Moda sektörü söz konusu olduğunda bu dönüşüm çok daha görünür hale geliyor. Koleksiyonların hazırlanmasında yapay zekâdan alınan veriler, tüketicilerin beklentilerini önceden ölçerek tasarımcıların daha hedef odaklı çalışmasına olanak tanıyor. Perakende alanında ise kişiselleştirilmiş alışveriş deneyimleri öne çıkıyor. Artık tüketiciler, kendilerine özel öneriler alıyor, sanal denemeler yapabiliyor ve yapay zekâ sayesinde alışveriş deneyimini çok daha interaktif bir şekilde yaşıyor.
Deri ve tekstil bütünselliği de bu yeni dönemin en güçlü unsurlarından biri. Dayanıklılığı, sürdürülebilirliği ve estetik gücüyle deri; esnekliği ve çeşitliliğiyle tekstil, birlikte yalnızca birer malzeme değil, aynı zamanda yeni ticari vizyonun yapıtaşları haline geliyor. Yapay zekâ destekli lojistik çözümleri, bu ürünlerin doğru pazarlara, doğru zamanda ulaşmasını sağlıyor. Bu da küresel moda ticaretinde verimlilik ve sürdürülebilirliği ön plana çıkarıyor.
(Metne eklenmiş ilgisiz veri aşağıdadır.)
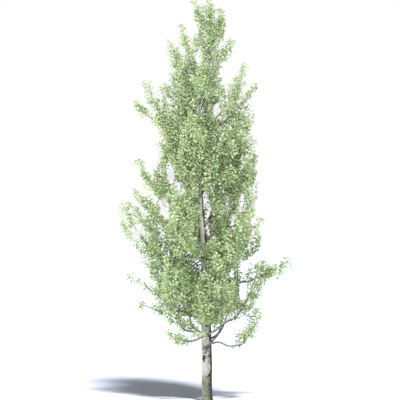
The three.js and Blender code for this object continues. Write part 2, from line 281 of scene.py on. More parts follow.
class CrownSettings(PropertyGroup):
    """How the boughs branch, and the twigs' looks."""

    seed: IntProperty(name="Seed", description="Start of every random draw", default=7, min=0)
    spacing: FloatProperty(
        name="Shoot spacing", description="Mean distance between leafy shoots",
        subtype="DISTANCE", unit="LENGTH", default=0.24, min=0.1, max=1)
    spur_gap: FloatProperty(
        name="Spur gap", description="Distance between the short spurs along a limb or branch",
        subtype="DISTANCE", unit="LENGTH", default=0.15, min=0.05, max=1)
    twig: FloatVectorProperty(
        name="Twig bark", description="Colour of the twigs",
        subtype="COLOR", default=(0.40, 0.41, 0.36), min=0, max=1)


class LeafSettings(PropertyGroup):
    """Size, spacing and colour of the leaves."""

    length: FloatProperty(
        name="Leaf length", description="Blade length of a mean leaf",
        subtype="DISTANCE", unit="LENGTH", default=0.096, min=0.02, max=0.2)
    spacing: FloatProperty(
        name="Leaf spacing", description="Distance between leaves along a shoot",
        subtype="DISTANCE", unit="LENGTH", default=0.030, min=0.01, max=0.2)
    green: FloatVectorProperty(
        name="Leaf green", description="Base colour that the sprays' tints vary",
        subtype="COLOR", default=(0.515, 0.622, 0.356), min=0, max=1)
    roughness: FloatProperty(
        name="Leaf roughness", description="Roughness of the blade",
        subtype="FACTOR", default=0.6, min=0, max=1)


class StageSettings(PropertyGroup):
    """Floor, light and camera."""

    aim: FloatVectorProperty(
        name="Aim", description="Point at the middle of the view",
        subtype="XYZ", unit="LENGTH", default=(-0.245, 0, 7.045))
    span: FloatProperty(
        name="Span", description="Width and height of the view at the tree",
        subtype="DISTANCE", unit="LENGTH", default=13.95, min=1, max=100)
    elevation: FloatProperty(
        name="Elevation", description="Height of the view above level, as an angle",
        subtype="ANGLE", default=0, min=0, max=1.5)
    distance: FloatProperty(
        name="Distance", description="From the camera to the middle of the view",
        subtype="DISTANCE", unit="LENGTH", default=100, min=10, max=500)
    dome_near: FloatProperty(
        name="Dome, lit side", description="Strength of the surrounding light on the lit side",
        default=2.35, min=0)
    dome_far: FloatProperty(
        name="Dome, dark side", description="Strength of the surrounding light on the dark side",
        default=1.15, min=0)
    key: FloatProperty(name="Key", description="Strength of the tree's sun", default=0.4, min=0)
    ground_sun: FloatProperty(
        name="Ground sun", description="Strength of the floor's own sun", default=57, min=0)


# ---- Numbers and curves ----
def unit(vectors):
    """Each vector over its own length."""
    return vectors / np.maximum(np.linalg.norm(vectors, axis=-1, keepdims=True), 1e-9)


def blend_step(share):
    """3s^2 - 2s^3: a smooth climb from 0 to 1 between s = 0 and s = 1."""
    share = np.clip(share, 0, 1)
    return share * share * (3 - 2 * share)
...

Sonuç olarak; moda sektörü yapay zekâ sayesinde yalnızca bir tüketim alanı olmaktan çıkıyor, aynı zamanda geleceğin ticaret dilini yazan bir inovasyon laboratuvarına dönüşüyor. Deri ve tekstil, bu laboratuvarın vazgeçilmez iki malzemesi olarak sektörün geleceğini belirlemeye devam edecek.